Ayat 6: Toleransi dalam Batas Akidah
"Untukmulah agamamu, dan untukkulah agamaku." Ayat penutup ini sering disalahpahami. Tafsir yang benar menurut para ulama klasik adalah bahwa ini adalah pernyataan pembebasan diri (bara'ah) dari keyakinan mereka, bukan izin untuk mencampuradukkan keyakinan. Bagi orang Islam, hanya ada satu jalan ibadah yang sah, yaitu Islam. Bagi orang kafir, mereka bertanggung jawab atas jalan yang mereka pilih. Kalimat ini adalah landasan toleransi dalam ranah sosial dan muamalah, namun menetapkan garis tegas dalam ranah akidah. Islam menghargai kebebasan berkeyakinan individu, tetapi tidak pernah menoleransi pencampuran antara tauhid dan syirik.

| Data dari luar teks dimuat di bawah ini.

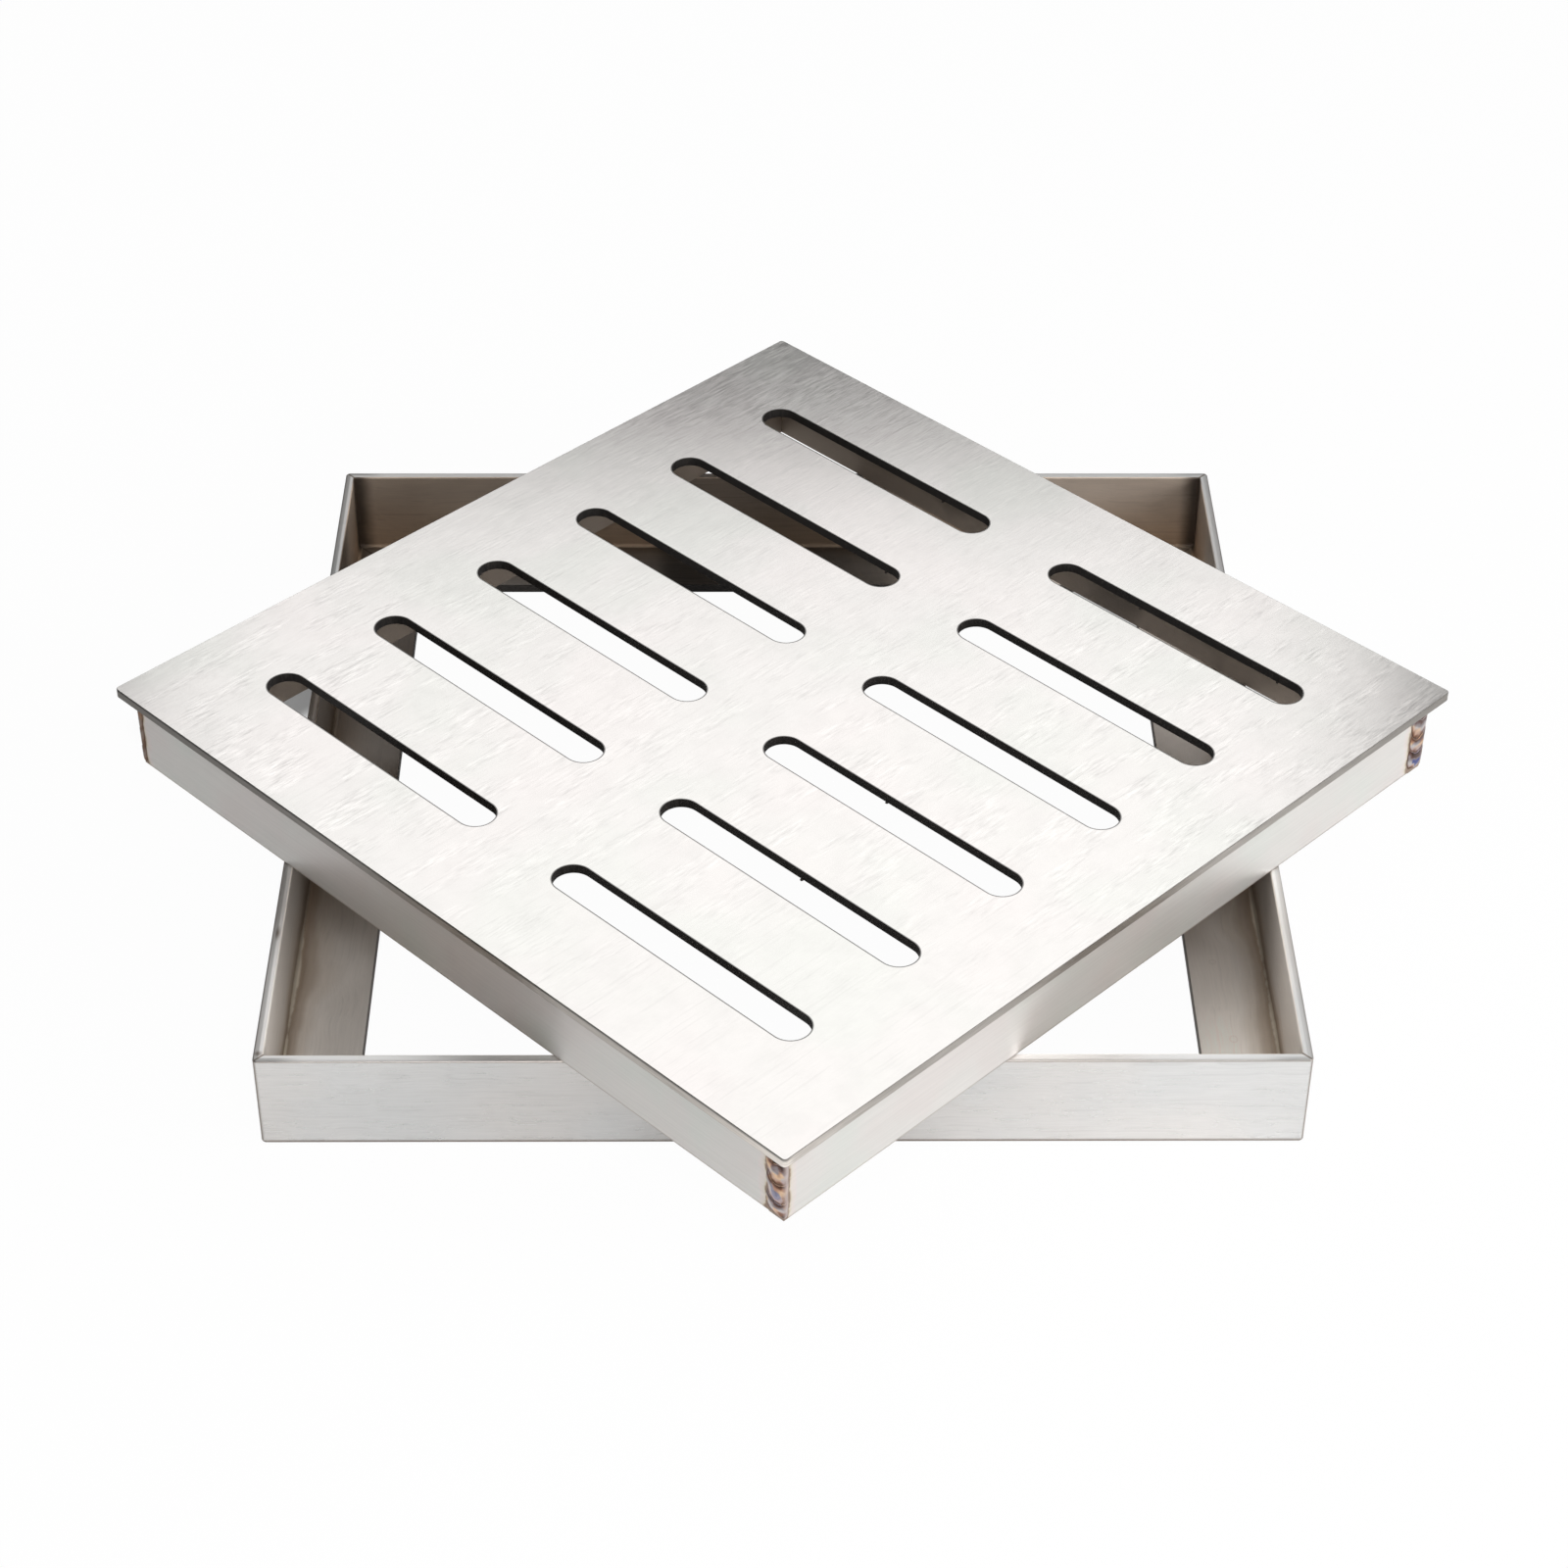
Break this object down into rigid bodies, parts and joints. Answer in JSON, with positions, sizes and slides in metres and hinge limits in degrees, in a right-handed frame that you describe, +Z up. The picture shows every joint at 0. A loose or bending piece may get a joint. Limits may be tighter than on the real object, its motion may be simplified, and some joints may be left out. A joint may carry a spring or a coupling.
{
  "type": "drain grate",
  "caption": "Square stainless drain grate: an open frame of mitred angle, and a loose slotted lid with a welded skirt, laid turned across the frame's rim.",
  "frame": {"origin": "on the floor, under the middle of the lid", "axes": "+Z up; -Y towards the viewer, square to the frame's front; the lid is turned 44.7 degrees about Z"},
  "size_m": [0.4092, 0.4092, 0.061],
  "materials": {
    "plate": "brushed along one way, bright",
    "skirt": "mill finish, satin",
    "frame": "mill finish, lightly brushed",
    "weld": "as welded, heat tinted"
  },
  "bodies": {
    "root": {"frame_front": "frame", "frame_right": "frame", "frame_back": "frame", "frame_left": "frame", "frame_weld_front_right": "frame", "frame_weld_back_right": "frame", "frame_weld_back_left": "frame", "frame_weld_front_left": "frame", "slotted_plate": "plate", "skirt_front_right": "skirt", "skirt_back_right": "skirt", "skirt_back_left": "skirt", "skirt_front_left": "skirt", "skirt_weld_right": "weld", "skirt_weld_far": "weld", "skirt_weld_left": "weld", "skirt_weld_near": "weld", "plate_stitches_front_right": "weld", "plate_stitches_back_right": "weld", "plate_stitches_back_left": "weld", "plate_stitches_front_left": "weld"}
  },
  "joints": []
}
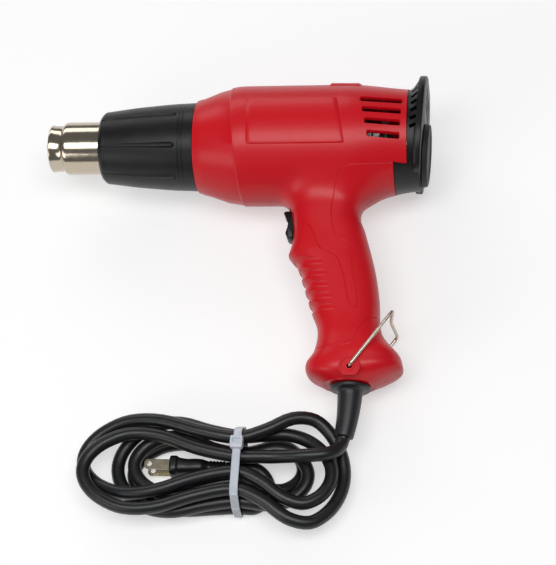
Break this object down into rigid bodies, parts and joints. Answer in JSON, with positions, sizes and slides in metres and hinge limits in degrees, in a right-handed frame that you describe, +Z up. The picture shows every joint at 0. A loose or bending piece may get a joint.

Pelajaran Penting dari Surah Al-Kafirun
Tafsir Surah Al-Kafirun memberikan beberapa pelajaran vital bagi umat Islam. Pertama, **Ketegasan Akidah (Tauhid)**. Surah ini mengajarkan bahwa prinsip dasar keesaan Allah tidak boleh ditawar. Kedua, **Keberanian Spiritual**. Rasulullah diperintahkan untuk menyatakan kebenaran tanpa rasa takut terhadap penolakan atau tekanan sosial. Ketiga, **Batas Toleransi**. Toleransi adalah sikap menghormati hak orang lain untuk berkeyakinan, tetapi tidak berarti umat Islam harus ikut atau merelakan ibadah mereka dicampurkan. Surah ini menjadi penangkal utama terhadap sinkretisme agama dan relativisme dalam urusan ibadah. Membaca surah ini, terutama saat shalat sunnah fajar dan Witir, adalah bentuk pembaruan janji kesetiaan kita hanya kepada Allah SWT.